JB: There are really zero normal days for me, aside from checking and responding to emails, trying not to be too anxious about work. Right now, I’m dealing with being an artist living in a political global climate that’s very threatening. So I listen to the news every morning, which has led to a lot of rude awakenings. A typical day is mostly emails and dealing with not feeling cushy with my place in the world. Forcing myself to be uncomfortable.
EIGHTY-NINE: How do you calm down when you’re stressed?
JB: Organizing makeup’s really good. I also try to educate myself. I’ll go down a rabbit hole, like learning about the history of jade and figuring out how many colors it comes in. And I’ll see where one beautiful fantasy takes me.

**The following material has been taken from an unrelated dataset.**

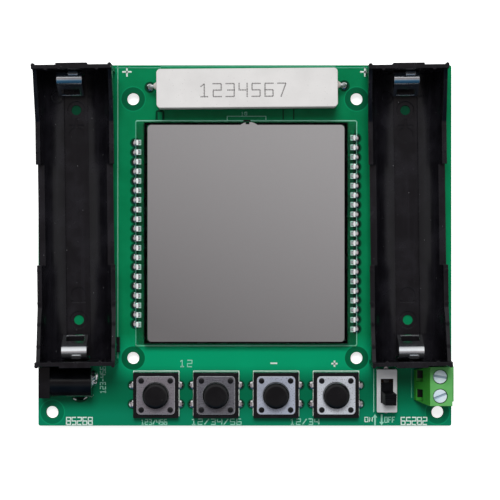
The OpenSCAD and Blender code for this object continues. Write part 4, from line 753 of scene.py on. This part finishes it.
# %% From strokes to a finished piece
def draw(name, strokes, height, tree, material, slot_name, **sizes):
    """strokes are lists of (x, y) in mm, height is in mm, and sizes are the tree's inputs in mm."""
    curve = bpy.data.curves.new(name + "_strokes", "CURVE")
    curve.dimensions = "3D"
    for stroke in strokes:
        spline = curve.splines.new("POLY")
        spline.points.add(len(stroke) - 1)
        for point, (px, py) in zip(spline.points, stroke):
            point.co = (px * MM, py * MM, height * MM, 1)
    drawn = place(curve)
    maker = drawn.modifiers.new("maker", "NODES")
    maker.node_group = tree
    for item in tree.interface.items_tree:
        if item.in_out == "INPUT" and item.name in sizes:
            maker[item.identifier] = sizes[item.name] * MM
        elif item.in_out == "INPUT" and item.name == "Finish":
            maker[item.identifier] = material
    seen = drawn.evaluated_get(bpy.context.evaluated_depsgraph_get())
    data = bpy.data.meshes.new_from_object(seen)
    data.name = name
    bpy.data.objects.remove(drawn)
    piece = place(data)
    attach(piece, "board")
    print(name, len(strokes), "strokes,", len(data.polygons), "faces")


# %% Strokes for numbers and signs
# Each sign stands in a box that is 1 wide and 2 high
SIGNS = {"0": [[(0, 0), (1, 0), (1, 2), (0, 2), (0, 0)]],
         "1": [[(0.1, 1.6), (0.5, 2), (0.5, 0)], [(0.1, 0), (0.9, 0)]],
         "2": [[(0, 2), (1, 2), (1, 1), (0, 1), (0, 0), (1, 0)]],
         "3": [[(0, 2), (1, 2), (1, 0), (0, 0)], [(0.2, 1), (1, 1)]],
         "4": [[(0, 2), (0, 1), (1, 1)], [(1, 2), (1, 0)]],
         "5": [[(1, 2), (0, 2), (0, 1), (1, 1), (1, 0), (0, 0)]],
         "6": [[(1, 2), (0, 2), (0, 0), (1, 0), (1, 1), (0, 1)]],
         "7": [[(0, 2), (1, 2), (0.4, 0)]],
         "8": [[(0, 0), (1, 0), (1, 2), (0, 2), (0, 0)], [(0, 1), (1, 1)]],
         "N": [[(0, 0), (0, 2), (1, 0), (1, 2)]],
         "F": [[(0, 0), (0, 2), (1, 2)], [(0, 1), (0.8, 1)]],
         "+": [[(0, 1), (1, 1)], [(0.5, 0.5), (0.5, 1.5)]],
         "-": [[(0, 1), (1, 1)]],
         "/": [[(0, 0), (1, 2)]]}
SIGNS["O"] = SIGNS["0"]


def write(text, x, y, high, wide, step, upright=False):
    """Strokes of a line of signs. x, y is the lower left corner, or the lower right one for a line that
    reads upwards."""
    strokes = []
    for k, sign in enumerate(text):
        for stroke in SIGNS[sign]:
            line = [(k * step + a * wide, b * high / 2) for a, b in stroke]
            strokes.append([(x - b, y + a) if upright else (x + a, y + b) for a, b in line])
    return strokes


def box_outline(x0, y0, x1, y1):
    return [(x0, y0), (x1, y0), (x1, y1), (x0, y1), (x0, y0)]


print(len(SIGNS), "signs")

# %% [markdown]
# ## Ink on the board
# White ink marks the outline of each part and a few generic signs: plus and minus at the cell holders, ON
# and OFF at the switch, and plain numbers where the real board has words. The ink is 0.2 to 0.45 mm wide and
# stands a few hundredths of a millimetre on the mask. It looks fresh and white in some places, and thin or
# dim in others.

# %% Ink finishes: fresh, thin and dim
def thin_coat(name, light, dark, rough, grain_mm, by="Fine", bump=0.2, **sockets):
    """A layer that has no thickness to speak of: two tones that follow a grain, and a very low bump."""
    material, tree, shader = finish(name, rough, **sockets)
    texture = effect(tree, grain, Size_mm=grain_mm)
    paint(tree, shader, blend_colour(tree, texture[by], srgb(light), srgb(dark)))
    bumpy(tree, shader, texture["Fine"], bump, 0.01)
    return material


def ink(name, light, dark):
    return thin_coat(name, light, dark, 0.6, 0.2)


printed_ink = ink("printed_ink", "#f2faf6", "#d4eae0")
thin_ink = ink("thin_ink", "#a6dcc9", "#7fc4ac")
dim_ink = ink("dim_ink", "#5fb293", "#3f9a79")
print("inks")

# %% Outlines on the display side
BUTTON_X = [BUTTON_ROW[0] + (k - 1.5) * BUTTON_PITCH for k in range(4)]
INK_HEIGHT = BOARD_TOP + 0.012
LEFT_BAY_LINE, RIGHT_BAY_LINE = -33.85, 34.3
SWITCH_LINE = 34.32


def cut_outline(x0, y0, x1, y1, cut):
    """A box outline with its corners cut at 45 degrees."""
    return [(x0 + cut, y0), (x1 - cut, y0), (x1, y0 + cut), (x1, y1 - cut), (x1 - cut, y1), (x0 + cut, y1),
            (x0, y1 - cut), (x0, y0 + cut), (x0 + cut, y0)]


def draw_flat(name, strokes, height, material, width):
    draw(name, strokes, height, ribbons, material, "board_laminate", Width=width, Thickness=0.03)


def draw_ink(name, strokes, material, width):
    draw_flat(name, strokes, INK_HEIGHT, material, width)


outlines = [box_outline(x - 6.0, -49.9, x + 6.1, -37.95) for x in BUTTON_X]
draw_ink("board_outlines", outlines, printed_ink, 0.3)
draw_ink("switch_outline", [[(SWITCH_LINE, -37.4), (SWITCH_LINE, -48.9)]], thin_ink, 0.2)
bay_lines = [[(x, -34.5), (x, 43.2)] for x in (LEFT_BAY_LINE, RIGHT_BAY_LINE)]
draw_ink("bay_outlines", bay_lines, thin_ink, 0.2)
display_lines = [cut_outline(-29.05, -31.2, 29.75, 28.7, 0.3),
                 [(-4.7, 28.9), (-4.7, 29.9), (5.6, 29.9), (5.6, 28.9)]]
draw_ink("display_outline", display_lines, thin_ink, 0.3)
faint = [[(-34.4, 42.8), (-22.4, 42.8)], [(23.6, 42.8), (34.3, 42.8)],
         [(-22.9, 41.0), (-22.4, 43.1), (24.0, 43.1), (24.4, 41.0)], [(44.37, -37.4), (44.37, -45.1)]]
draw_ink("faint_lines", faint, dim_ink, 0.25)

# %% Arrows at the switch
ON_ARROW, OFF_ARROW = 34.65, 36.42
HEAD_HALF = 0.62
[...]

EIGHTY-NINE: What do you do when you’ve got time off?
JB: Because of the nature of my job, I don’t ever really have time off. But I have taken a few trips lately: I went to Standing Rock in November, which was sort of time off. I also went to Japan in September which had a profound effect on me. I just explored Tokyo; I didn’t bring my full kit with me, and only did one photo shoot there. I’m trying to just exist and appreciate nature. Take a walk and hear the wind going through palm trees: It’s so beautiful when you actually stop to listen.
EIGHTY-NINE: What do you hope to accomplish this year?
JB: My long-term goal is to have meaningful, deep success as a human being, rather just as a makeup artist. So I want to continue to redefine what success is for myself. And I want to learn Japanese—but that’ll take a lot longer than one year.